-- BEGIN INFORMATION PROVIDED --

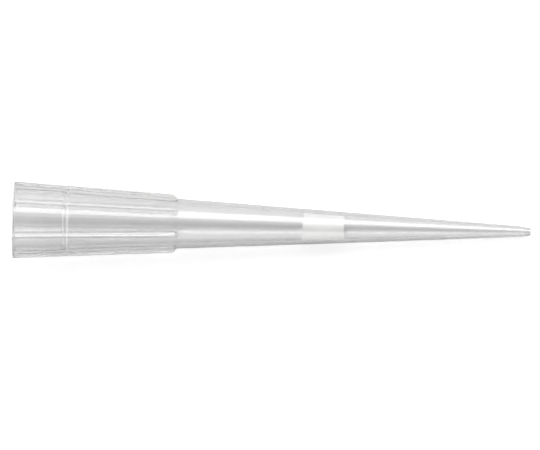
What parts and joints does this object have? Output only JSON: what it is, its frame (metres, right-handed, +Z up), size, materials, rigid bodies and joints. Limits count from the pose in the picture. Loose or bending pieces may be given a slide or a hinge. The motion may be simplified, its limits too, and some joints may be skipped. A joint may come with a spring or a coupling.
{
  "type": "filter pipette tip",
  "caption": "Clear tapered disposable tip for a small air-displacement pipette, with a ribbed collar, a stepped nozzle socket and a porous aerosol filter plug in its bore.",
  "frame": {"origin": "on the bench surface, under the middle of the tip as it lies on its side", "axes": "+Z up, +X from the mouth towards the orifice, +Y across"},
  "size_m": [0.0512, 0.0076, 0.0069],
  "materials": {
    "natural_polypropylene": "translucent, glossy, uncoloured injection moulding",
    "sintered_polyethylene": "matt white, finely porous"
  },
  "bodies": {
    "root": {"tip_body": "natural_polypropylene", "filter_plug": "sintered_polyethylene"}
  },
  "joints": []
}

-- END INFORMATION PROVIDED --

GIVEN EXERCISE:
Reproduce all of the material above word for word.

WRITTEN SOLUTION:
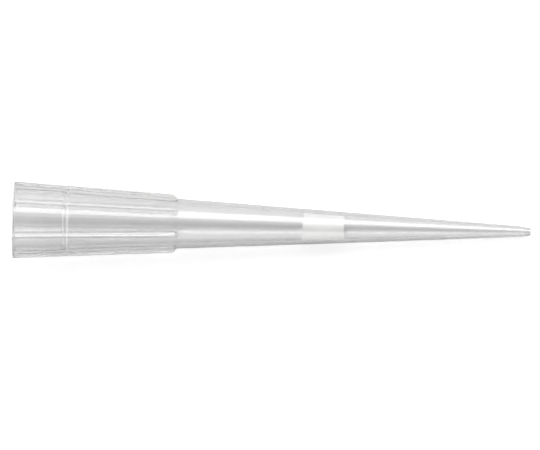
What parts and joints does this object have? Output only JSON: what it is, its frame (metres, right-handed, +Z up), size, materials, rigid bodies and joints. Limits count from the pose in the picture. Loose or bending pieces may be given a slide or a hinge. The motion may be simplified, its limits too, and some joints may be skipped. A joint may come with a spring or a coupling.
{
  "type": "filter pipette tip",
  "caption": "Clear tapered disposable tip for a small air-displacement pipette, with a ribbed collar, a stepped nozzle socket and a porous aerosol filter plug in its bore.",
  "frame": {"origin": "on the bench surface, under the middle of the tip as it lies on its side", "axes": "+Z up, +X from the mouth towards the orifice, +Y across"},
  "size_m": [0.0512, 0.0076, 0.0069],
  "materials": {
    "natural_polypropylene": "translucent, glossy, uncoloured injection moulding",
    "sintered_polyethylene": "matt white, finely porous"
  },
  "bodies": {
    "root": {"tip_body": "natural_polypropylene", "filter_plug": "sintered_polyethylene"}
  },
  "joints": []
}